■ Task material:
★ ★ ★
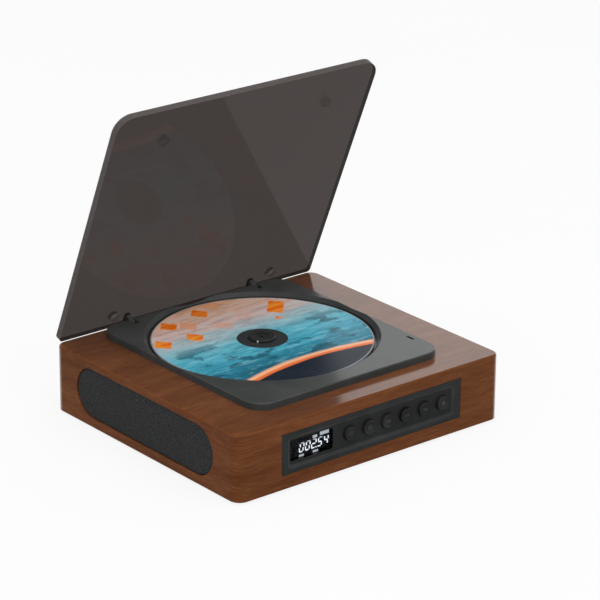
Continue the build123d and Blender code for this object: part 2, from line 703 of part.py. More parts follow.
★ ★ ★
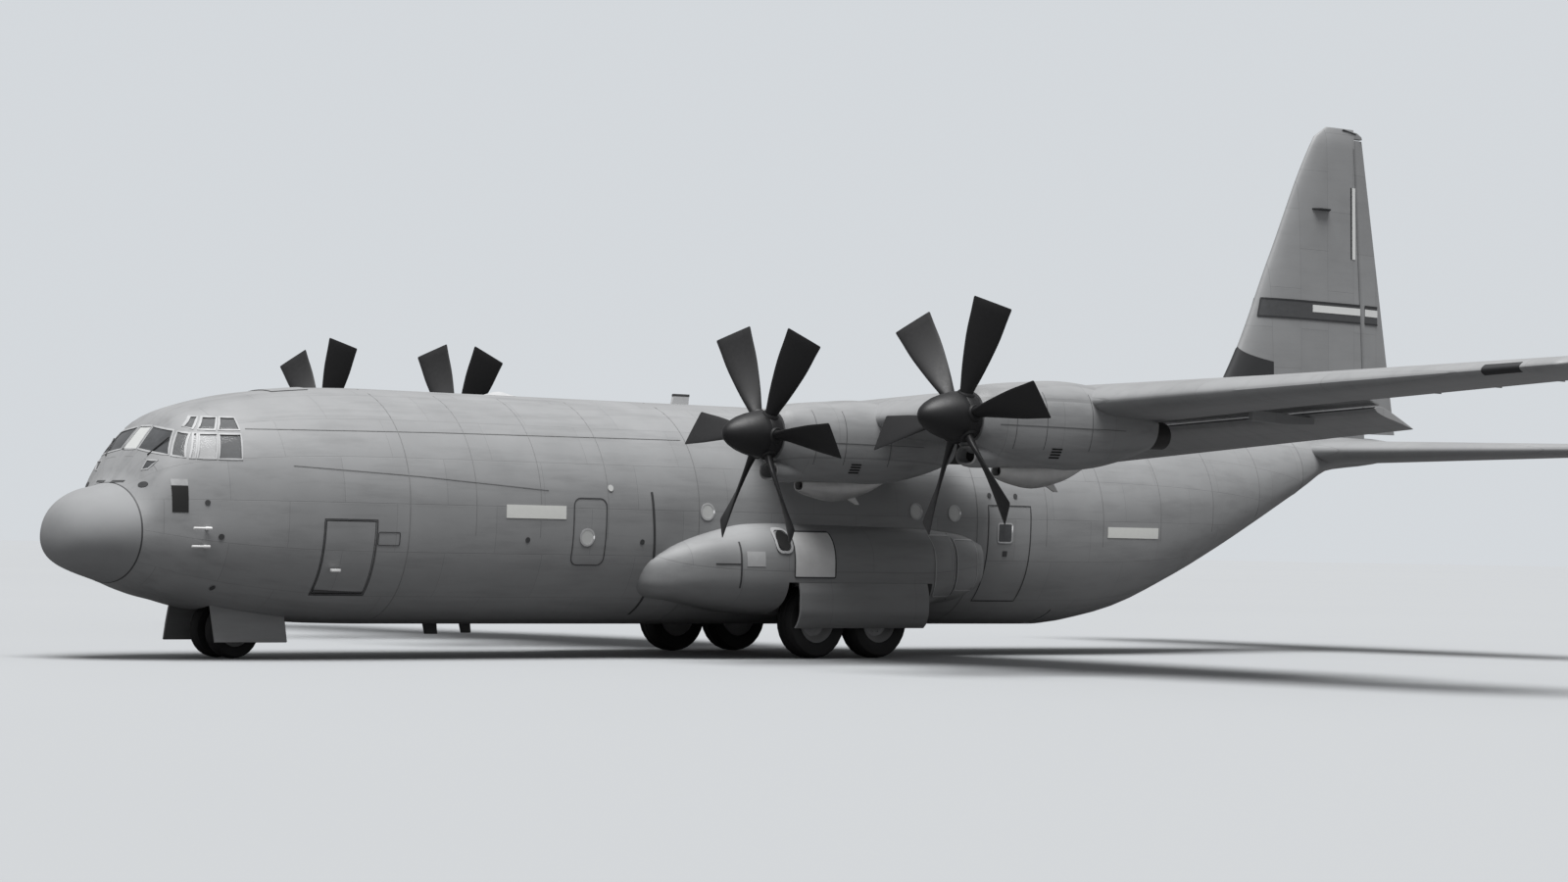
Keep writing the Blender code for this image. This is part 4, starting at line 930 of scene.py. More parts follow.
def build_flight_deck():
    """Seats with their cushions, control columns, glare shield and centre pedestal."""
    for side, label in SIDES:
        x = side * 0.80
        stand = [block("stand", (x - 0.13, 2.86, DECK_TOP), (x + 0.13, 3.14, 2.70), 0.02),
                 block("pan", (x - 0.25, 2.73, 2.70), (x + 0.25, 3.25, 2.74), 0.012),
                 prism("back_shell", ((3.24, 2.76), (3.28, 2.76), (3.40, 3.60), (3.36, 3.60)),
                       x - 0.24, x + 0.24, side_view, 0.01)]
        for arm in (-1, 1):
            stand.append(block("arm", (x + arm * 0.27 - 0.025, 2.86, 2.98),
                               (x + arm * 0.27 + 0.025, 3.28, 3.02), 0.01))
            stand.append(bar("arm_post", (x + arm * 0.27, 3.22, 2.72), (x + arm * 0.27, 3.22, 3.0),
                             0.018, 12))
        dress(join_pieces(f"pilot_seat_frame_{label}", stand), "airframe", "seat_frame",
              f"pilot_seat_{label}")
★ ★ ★
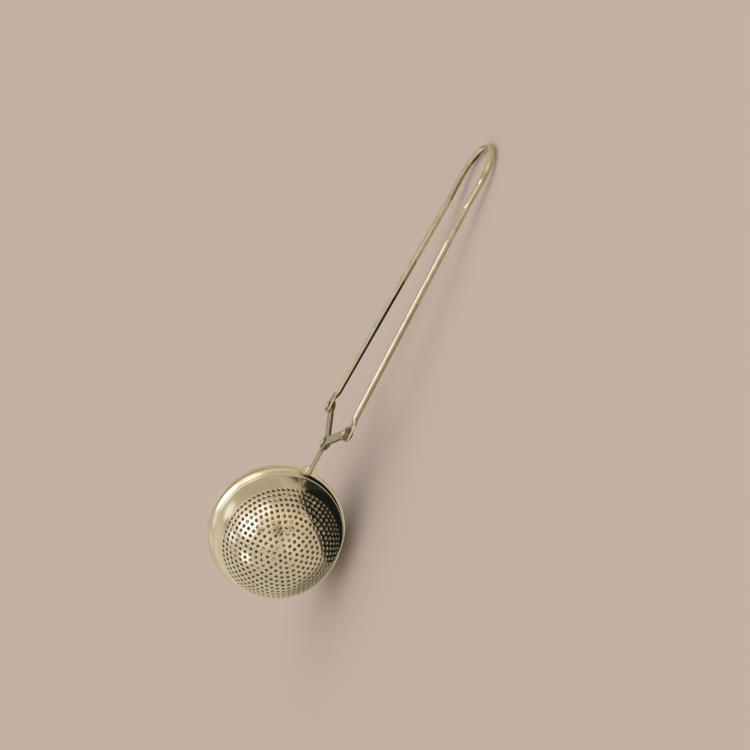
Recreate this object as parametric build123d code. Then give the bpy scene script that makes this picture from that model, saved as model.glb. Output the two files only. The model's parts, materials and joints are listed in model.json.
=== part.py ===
★ ★ ★
Extract all lines containing the word "this".

■ Final result:
Continue the build123d and Blender code for this object: part 2, from line 703 of part.py. More parts follow.
Keep writing the Blender code for this image. This is part 4, starting at line 930 of scene.py. More parts follow.
Recreate this object as parametric build123d code. Then give the bpy scene script that makes this picture from that model, saved as model.glb. Output the two files only. The model's parts, materials and joints are listed in model.json.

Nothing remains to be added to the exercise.